Nonviolent communication for children

  1. The purpose of a primary school is to help children become clear-thinking and caring individuals, which requires a community of caring teachers and an overall ethos of deeply felt empathy.
  2. Teachers need to be conscious, empathic and respectful to the child, and they need to educate them to be the same towards themselves and each other.
  3. Teachers are also learners — they also need to practise what they teach children, and indeed this applies to all adults and all children in their lives. For example, teaching non-violence is not only when teachers and children are in a classroom setting, but the nature of the relationships between staff and between parents and teachers also have important educational value for the children’s learning process.

  4. Instead of imposing rules and punishments for children, agreements need to be made between children and teachers, and acts of accountability need to be offered if either party breaks an agreement. This achieves a deeply felt democratic ethos of equality. Granting children a clear voice in the class and school community, and while still achieving an atmosphere of discipline and respect in a classroom setting requires a degree of maturity in the teacher — and therefore the personal development of teachers are an intrinsic dimension to a healthy school.
  5. Another method of enhancing the empathy in a school is a peer mentoring program. There are various models of this, and the one used in Kairos is to pair older students with younger students for a term, inviting the older students to teach something of a formally academic nature to their charges. This mentor relationship is relevant to the social emotional development of the children’s current lives and also their future experiences in mentor-mentee relationships, such as in a business environment.

The use of technology

  1. “If used attentively, digital technology can enhance the learning process and encourage children to be interactive. However, there are also the addictive, anti-social and anti-artistic aspects of digital devices. That’s why I believe that screen time should be limited in primary school.” In the COVID-19 pandemic, Kairos incorporated much more digital technology than previously, but concerted effort was taken to emphasise whole, multifacted child and the multifaceted human relationship between teacher and children (in class and one-to-one interactions via Zoom and phone).
  2. Even in online education, human interaction is vital because we still need teachers to help the children to understand the value and relevance of the information.
  3. Schools should stay up-to-date with technological improvements, as they can significantly affect the curriculum and teaching systems.

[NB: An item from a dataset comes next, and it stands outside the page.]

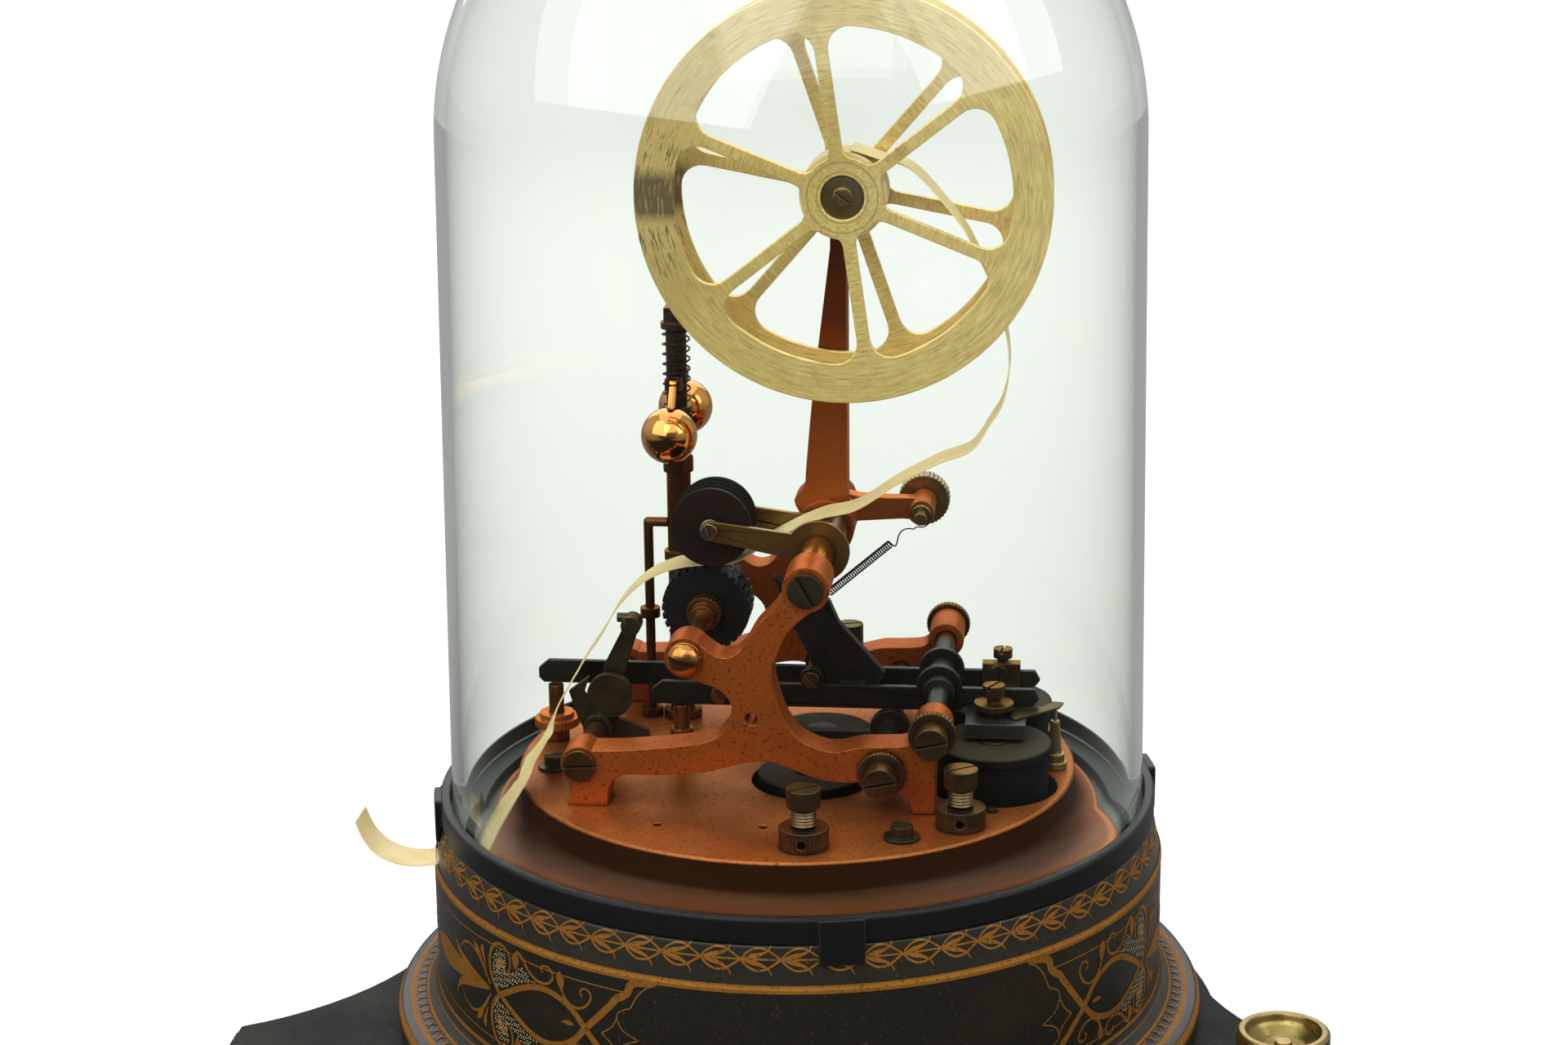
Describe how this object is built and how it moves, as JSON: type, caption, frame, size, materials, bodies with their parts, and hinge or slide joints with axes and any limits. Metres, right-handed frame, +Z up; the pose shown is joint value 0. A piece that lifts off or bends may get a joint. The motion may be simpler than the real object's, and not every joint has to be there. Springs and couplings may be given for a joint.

On the educational approach

  1. For Kairos, which offers an alternative approach to education, it prefers not to advertise itself as non-mainstream because it is important to cater to all children and all parents, regardless of their backgrounds and educational beliefs.
  2. Instead of segregating from mainstream schooling, primary schools should combine alternative methods with the classic exams and multiple-choice systems, both of which will be necessary as a life skill in their future academic lives (even in their immediate future in high school).

Budgeting

  1. It is important to arrange a large enough school property to accommodate the increasing number of children & parents interested in your programme. 
  2. “Starting a school in South Africa is extremely difficult. As a small primary school, your budget might be tight, and you might need to be more than merely a school. In time, you may need to expand yourself either into other services to teachers, to other schools, or to provide other services to the community.”